++++ DATASET CONTENT
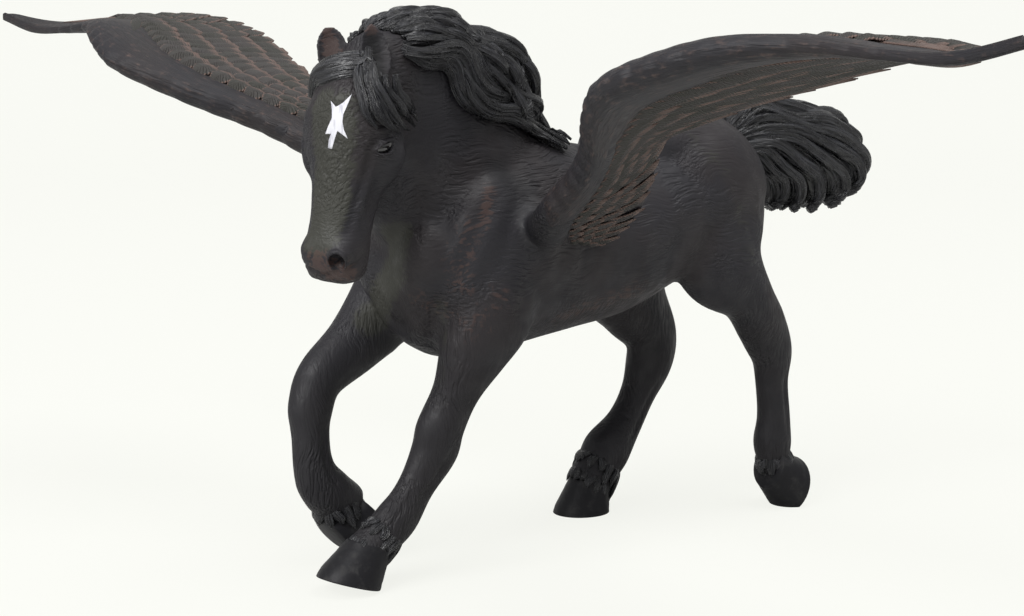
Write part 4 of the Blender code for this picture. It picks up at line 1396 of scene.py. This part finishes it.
wing_bins = {}
for wing in WINGS:
    core, vanes = Bin(), Bin()
    add_wing_sheet(core, wing)
    add_feather_rows(vanes, wing)
    add_tip_feathers(vanes, wing)
    wing_bins[wing[0]] = (core, vanes)
    print(wing[0], "wing core faces:", len(core.faces), "feather faces:", len(vanes.faces))

# %% [markdown]
# ## Helpers for the paint
# Materials are wired in code. A small class adds a node, sets its values and joins its inputs,
# so that each material below reads as a list of steps.

# %% Wiring nodes
class Wiring:
    def __init__(self, tree):
        self.tree = tree
        self.column = 0

    def add(self, kind, inputs=None, **settings):
        node = self.tree.nodes.new(kind)
        node.location = (self.column * 190, -40 * (self.column % 5))
        self.column += 1
        for name, value in settings.items():
            setattr(node, name, value)
        for name, value in (inputs or {}).items():
            self.feed(node.inputs[name], value)
        return node

    def feed(self, socket, value):
        if isinstance(value, bpy.types.NodeSocket):
            self.tree.links.new(value, socket)
        else:
            socket.default_value = value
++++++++
> _JOB_: Go back to the listing above and please repeat it exactly.

> _WRITTEN ANSWER_:
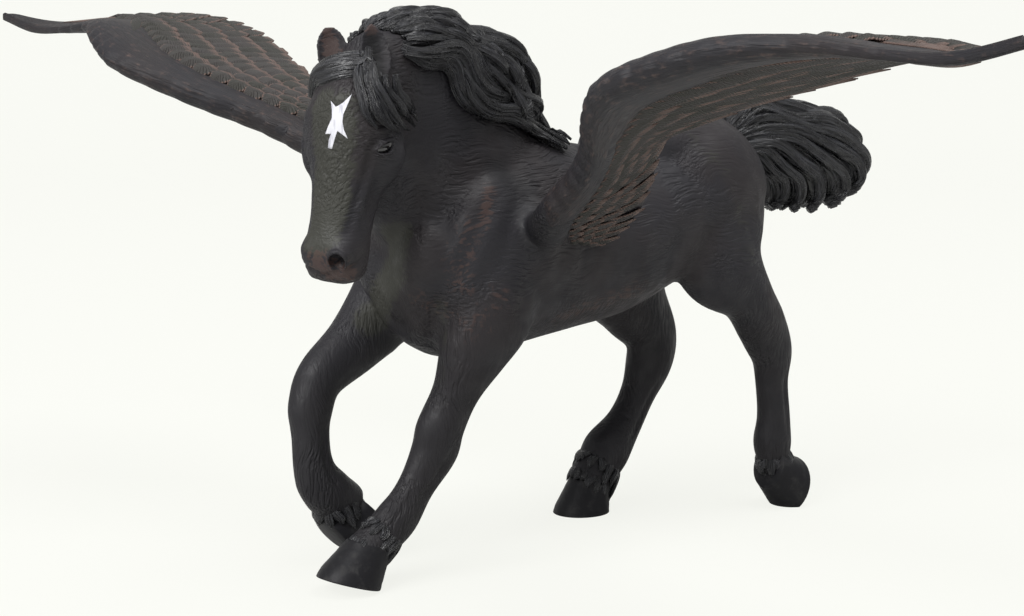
Write part 4 of the Blender code for this picture. It picks up at line 1396 of scene.py. This part finishes it.
wing_bins = {}
for wing in WINGS:
    core, vanes = Bin(), Bin()
    add_wing_sheet(core, wing)
    add_feather_rows(vanes, wing)
    add_tip_feathers(vanes, wing)
    wing_bins[wing[0]] = (core, vanes)
    print(wing[0], "wing core faces:", len(core.faces), "feather faces:", len(vanes.faces))

# %% [markdown]
# ## Helpers for the paint
# Materials are wired in code. A small class adds a node, sets its values and joins its inputs,
# so that each material below reads as a list of steps.

# %% Wiring nodes
class Wiring:
    def __init__(self, tree):
        self.tree = tree
        self.column = 0

    def add(self, kind, inputs=None, **settings):
        node = self.tree.nodes.new(kind)
        node.location = (self.column * 190, -40 * (self.column % 5))
        self.column += 1
        for name, value in settings.items():
            setattr(node, name, value)
        for name, value in (inputs or {}).items():
            self.feed(node.inputs[name], value)
        return node

    def feed(self, socket, value):
        if isinstance(value, bpy.types.NodeSocket):
            self.tree.links.new(value, socket)
        else:
            socket.default_value = value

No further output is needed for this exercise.